Here are translations from excerpts of 2 reviews:
The first one MAINPOST, 11th of January 2013, by Manfred Kunz:
Young mothers juggle family and career as the ingenious comedy “Molly Eyre” takes the studio stage at Würzburg’s Mainfranken Theatre
It’s not easy being a mother. Young women with children are no strangers to demands –be they related to the incompatibilities of career and family, or “merely” to the expectations of children, partners and other family members. In her comedy Molly Eyre, British-born, Berlin-dwelling author Tamsin Kate Walker homes in on this juggling act, which pushes women to extremes. In his multifaceted role as director, set and costume designer, Jürgen Weber conjured up a witty and entertaining production.
Four young mothers get together to find a new use for an empty room at their kindergarten, but their vastly different characters – based on those from Molière’s major comedies – clash at every turn: There is the “alternative” hypochondriac artist’s wife, Ranga (Anne Simmering as an incarnation of Molière’s Argan), the spiritual mother (Anna Sjöström as the hypocritical 21st century Tartuffe) the stern, frosty and impeccably dressed lawyer (Christina Theresa Motsch, who was the highlight of the evening in her perfect portrayal of Molière’s Alceste), and the author, Molly Eyre (Edith Abels with great poise). Weber repeatedly placed Molly in the audience, and had the other characters walk in and out of the auditorium, thereby turning the audience into Molière/Walker characters a part of that staging commonly known as life.
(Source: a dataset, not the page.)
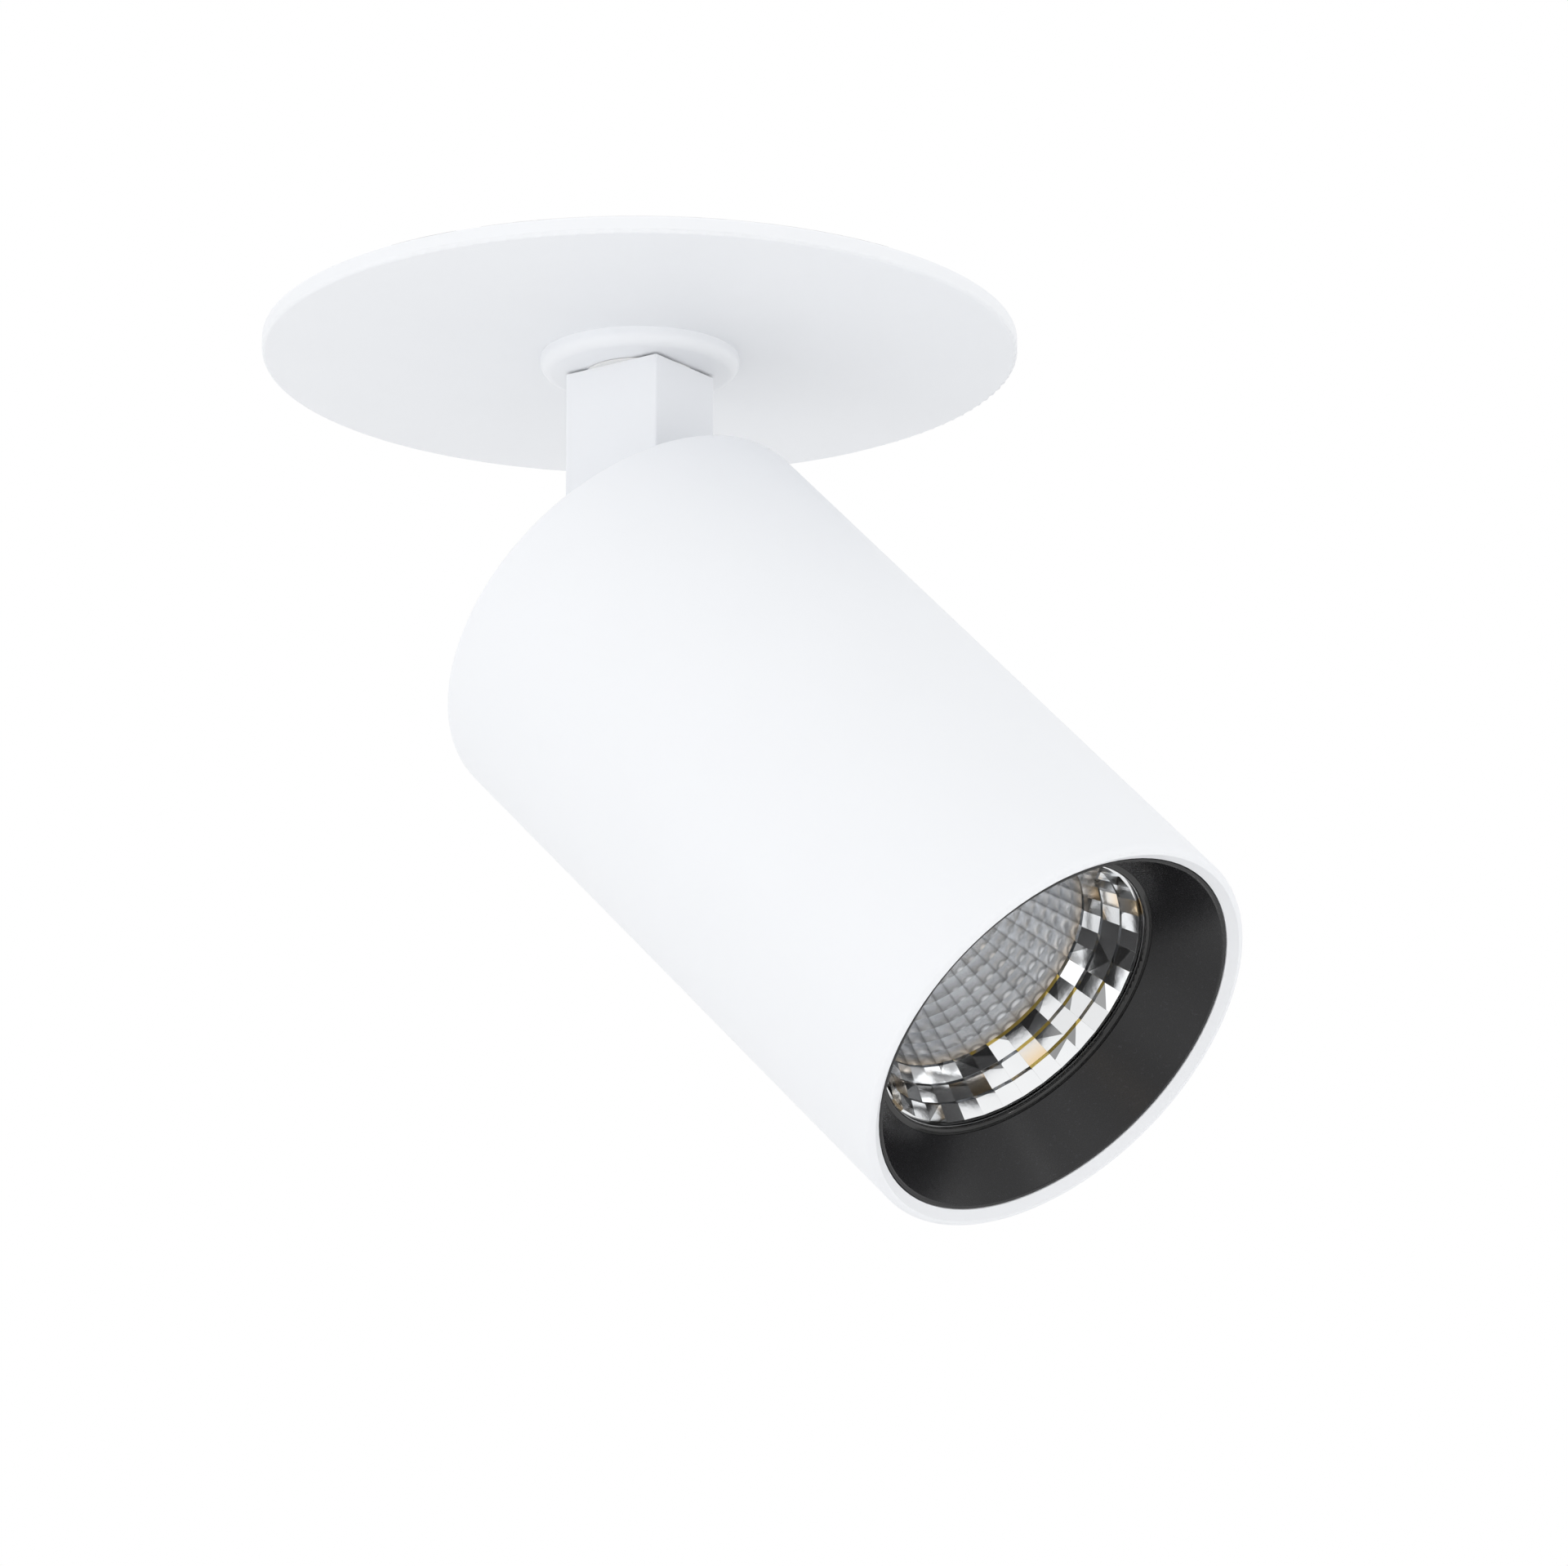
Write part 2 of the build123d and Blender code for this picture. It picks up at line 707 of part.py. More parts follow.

This playful approach is inherent in Walker’s text, which sees Molly make the creative process of the play a part of the play itself – a self-reflective plot device, which is not unusual for post-modern authors, but which is rarely done so coherently. It is this second level in particular that keeps the 75 minutes filled with surprising twists and turns, so that by the end of the performance, the colour and use of the kindergarten room have ceased to matter.
The main changes are between the four women, between them and their never-present partners and in their individual roles as mothers. A racy evening, highly recommendable.
The 2nd one from the Fränkische Nachrichten 12th of January 2013 by Jürgen Strein:
Molière gets a role in the kindergarten comedy
Four young mothers, each with their own personal problems, want to remodel a room at their kindergarten: Tough lawyer Celesta suggests turning it into a dance room, the permanently ill and overstretched housewife Ranga wants a meditation room, but yoga teacher Uta Treff – neither fairly nor altruistically – forces through the idea of a yoga centre. The fourth woman, the somewhat unsuccessful playwright, Molly Eyre, doesn’t care what happens with the room, because she has to write a new and play in order to kick-start her career (not to mention needing a personal success – but that applies to the other three as well).
Molly Eyre quickly recognises that the renovation story is the stuff of a play, a comedy – as is Tamsin Kate Walker’s Molly Eyre, which premiered at the Mainfranken Theater in Würzburg on Thursday… In Molly Eyre the author weaves together different layers of time and meaning. “Molly Eyre is that Greek comedy writer,” Ranga offers. The geography of the claim is off, but Molly genuinely does have something from a playwright: from Molière. And the kindergarten mothers can’t negate their literary doubles: Ranga, the imaginary invalid Argan, Uta Treff the hypocritical Tartuffe and Celeste, the misanthropic Alceste.
The plot, therefore, has a Molièresque background, and the characters are determined from the outset. But the author goes further. The notes that Molly Eyre makes during the process of renovating the room are found by her fellow re-decorators, and after an initial burst of outrage, Ranga says she would quite like Molly, rather than reality, to write her future.
In his staging, director Jürgen R. Weber adds another layer by sometimes planting his actresses amongst the audience. This lends an apparently normal play many different layers of meaning.
The piece was brought to life and filled with life by Anna Sjöström, Anne Simmering, Christina Theresa Motsch and Edith Abels. The four women, the four Molière characters, the four actresses provided the premiere audience with an intelligent and funny evening, for which there was much applause.